Still, there is change in diving but there is also continuity. Mr. Rennka’s humorous, tongue-in-cheek serious and at times poignant tale is one of a father and man-child undertaking an activity together as they inexorably moved toward separation that is the natural progression of life. The coming of age theme is common in literature. And there is the inevitable story telling that results when two or more divers assemble. As Mr. Rennka relates, “I had to get past the initial trial—‘the bronzing of my balls’—so I could clank when I walked. The fact that I had scars, trophies, and delicious food to show for my effort just added to my bragging-rites-at-the-bar (uh, school cafeteria). The clank when you moved was a sure give-away. To make sure you were noticed if you weren’t walking, you could wear a diver’s watch, a diver’s knife strapped to your calf, your depth gage, or a hero jacket. Even today, wherever a large group of diver gets together, the clanking is almost deafening.”

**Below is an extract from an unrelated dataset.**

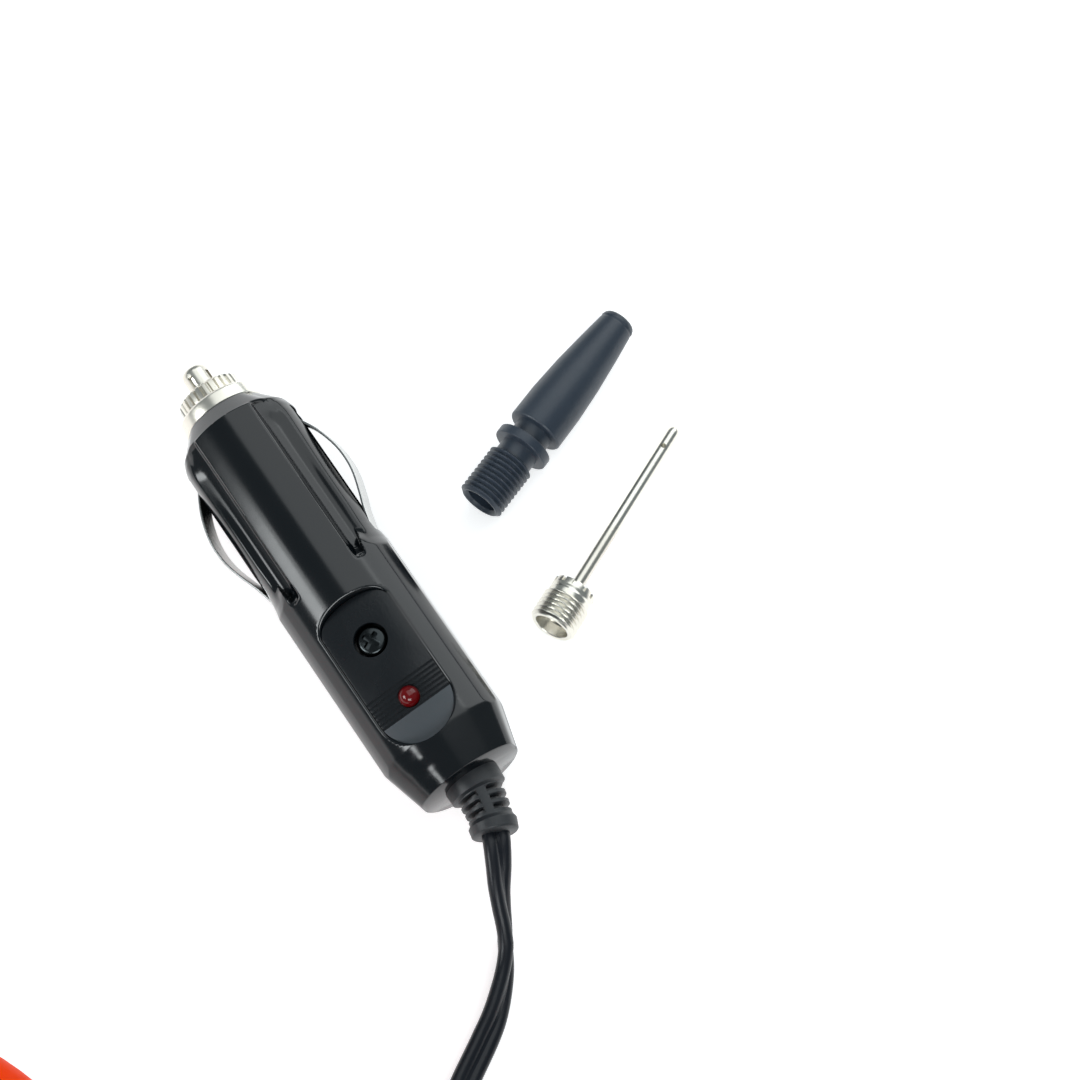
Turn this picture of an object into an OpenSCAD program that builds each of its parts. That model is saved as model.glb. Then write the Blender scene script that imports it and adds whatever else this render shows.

Diver’s watches are now common even as the wearing of watches is becoming anachronistic as the Millennials rely on digital devices for timekeeping. The closest many 200 m watches get to water is the sink during hand washing. Dive knives are downsizing. Depth gages have been replaced by wrist computers. (So much for my collection of dive watches and Blackie Collins Wenoka dive knives). Hero jackets with the merit badge aspect of dive certifications are now ubiquitous and the subject of derision among “real divers”. But, tales get told where two or three are gathered. I was recently in a dive shack when I asked a couple of tech divers how the dive went. The clanking was indeed loud, although not quite deafening, as they related their exploits in deep, cold water diving. Only unlike Mr. Rennka’s era, this group of divers included men and women. Also, it seems like brick and mortar dive shop along the central California coast is becoming as rare as they were in the late 50’s. As such, I look upon Back in ’02 as a personal chronicle attesting to the continuity and change in the scuba.